I say, if the Ruger feels good to you, get one and spend the time and effort to learn to shoot it. You'll be much better-off than some "gun snobs" with spendy tools that jam regularly and/or scatter shots all over the target.

I don't often quote The Colonel, but when he was right, he was right -- "The purpose of shooting is hitting." Whether you shoot your weapon poorly, or it fails to fire when you need it, either way you ain't gonna be hitting much...


----------



## Mike Barham (Mar 30, 2006)

*DJ Niner* is spot-on, as usual. The centerfire Rugers are among the most reliable and durable autos available, even if they are not as "slick" as some more expensive pistols. If one appeals to you, there is no reason not to buy it.

Gun store advice is usually worth about what you pay for it. They are likely just trying to "upsell" you on a more expensive gun - on which they will turn a tidier profit.


----------



## neophyte (Aug 13, 2007)

*curious*

kcdano: Sir; my curiosity sometimes gets the best of me. :smt083
What are your locals trying to 'hawk'. 
I agree with 'Mike', and 'DJ'. Ruger doesn't put as much time into finish 
Having models that are 30yrs +. What does that say for any shooter? I don't collect show model stuff, if it wont blast away into the 'can' it would go.


----------



## Wandering Man (Jul 9, 2006)

kcdano said:


> Is the ruger semi-autos as "Crappy" as the local gun stores tell me


No.

Check out the Ruger threads here and at this forum:

www.rugerforum.net

WM


----------



## Liko81 (Nov 21, 2007)

kcdano said:


> Are the ruger semi-autos as "Crappy" as the local gun stores tell me, every time I look at one they say you don't want that gun!  I have never owned one but like the feel.
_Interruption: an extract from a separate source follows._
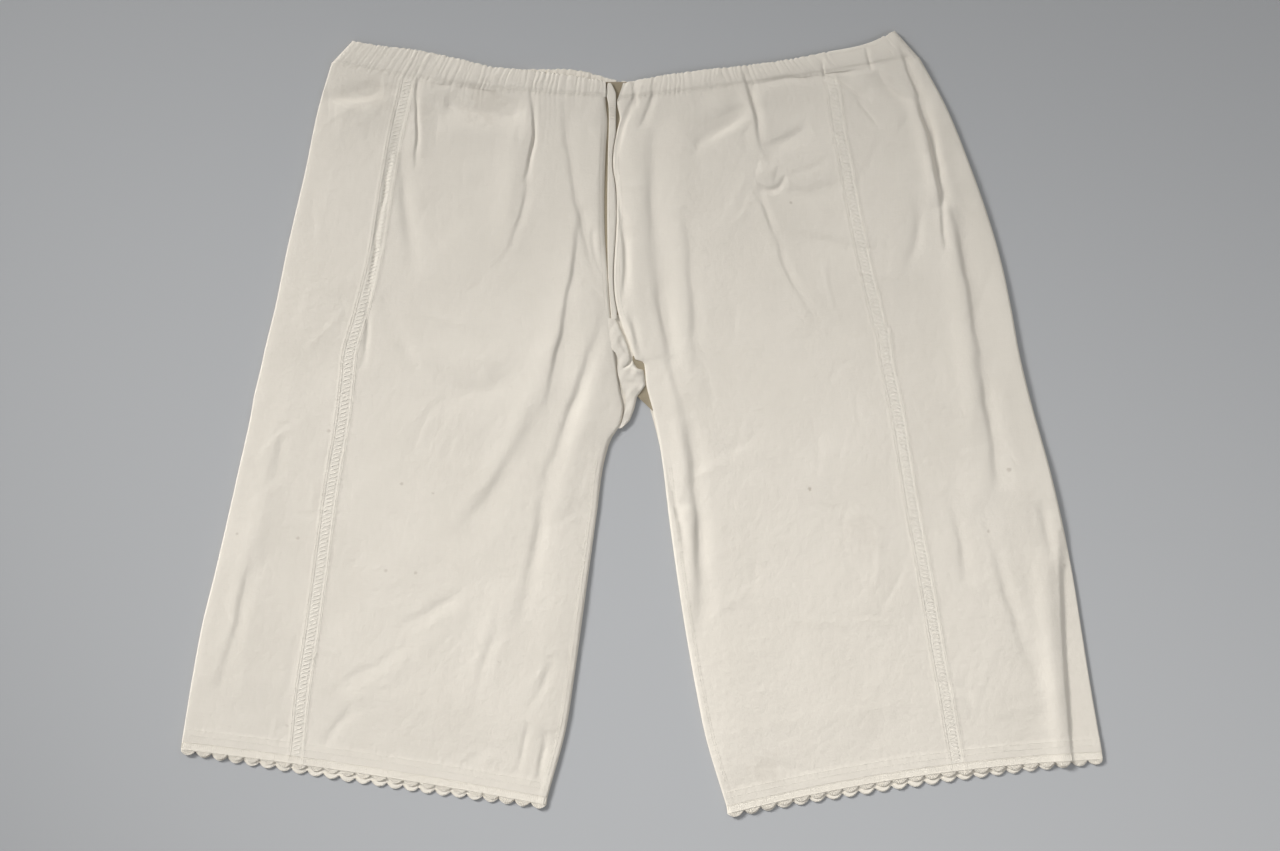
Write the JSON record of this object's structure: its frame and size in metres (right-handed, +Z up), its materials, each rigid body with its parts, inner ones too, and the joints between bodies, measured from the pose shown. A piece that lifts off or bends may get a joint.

Definitely not. The guys at my local stores have a lot of respect for Ruger pistols, even the ones that aren't their favorite caliber (usually .45ACP). They'd recommend any P-series to someone looking for a good gun on a budget.

Rugers will take some SERIOUS abuse before they'll fail to function, and they'll eat almost any 9mm cartridge you feed them, from ball to JHP to TMJ to 115 to 124 to 147 to +P to +P+ to Blazer to WWB to Remington to Federal. Your gun (and you as the shooter) may have favorites; if I could find cheap 124gr ball ammo I'd snatch it up as I find the recoil to be softer than 115gr Remington UMC, but in all other respects the UMC ball ammo you get for $35-40 for 250 is great stuff/ clean, reliable, solid, and cheap. I've heard tell of accuracy issues, but I've failed to outshoot it; I get 6" groups of full clips at 15 yards without too much effort, and groupings of 5 rounds each can be even closer.
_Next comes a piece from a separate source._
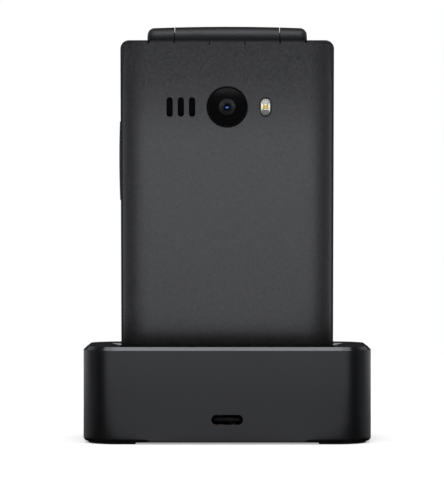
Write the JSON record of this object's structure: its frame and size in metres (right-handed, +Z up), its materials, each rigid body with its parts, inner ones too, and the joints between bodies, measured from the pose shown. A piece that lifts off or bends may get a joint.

No, the trigger is not as crisp as some, but the double-action pull is pretty good and the feel of the trigger is very uniform for a hinged trigger through its pull (a strongly-curved trigger will do that for ya). There's a slight play at the beginning of the SA pull; you may be able to get a gunsmith to tighten it up a little for you, and some may call the single trigger "mushy", but it doesn't bother me.


----------



## kcdano (Dec 13, 2007)

Thanks for the insight, they are cheap but if they shoot thats all i care about, kinda like a saying in the fishing world, does the fish really care what your boat looks like? I will admit that the Glock i own was pushed on me and the FN and my px4, well i went on feel and quality. All of the local guns shops even brokers push Glock Glock Glock. I really want a EAA and most of them won't even order it for me. 


Thanks again for the input, you guys rock, i have found a new Family.


----------



## Blkhawk73 (Sep 2, 2006)

Buy what YOU want not what the sellers push on you. They want to sell what they'll make the higher profits on or what they want out of inventory. ANY dealer that gives that "that's junk" sales pitch is pretty much a dealer I will not deal with. If they're like that enough, I'd find another one to frequent and bring business to.


----------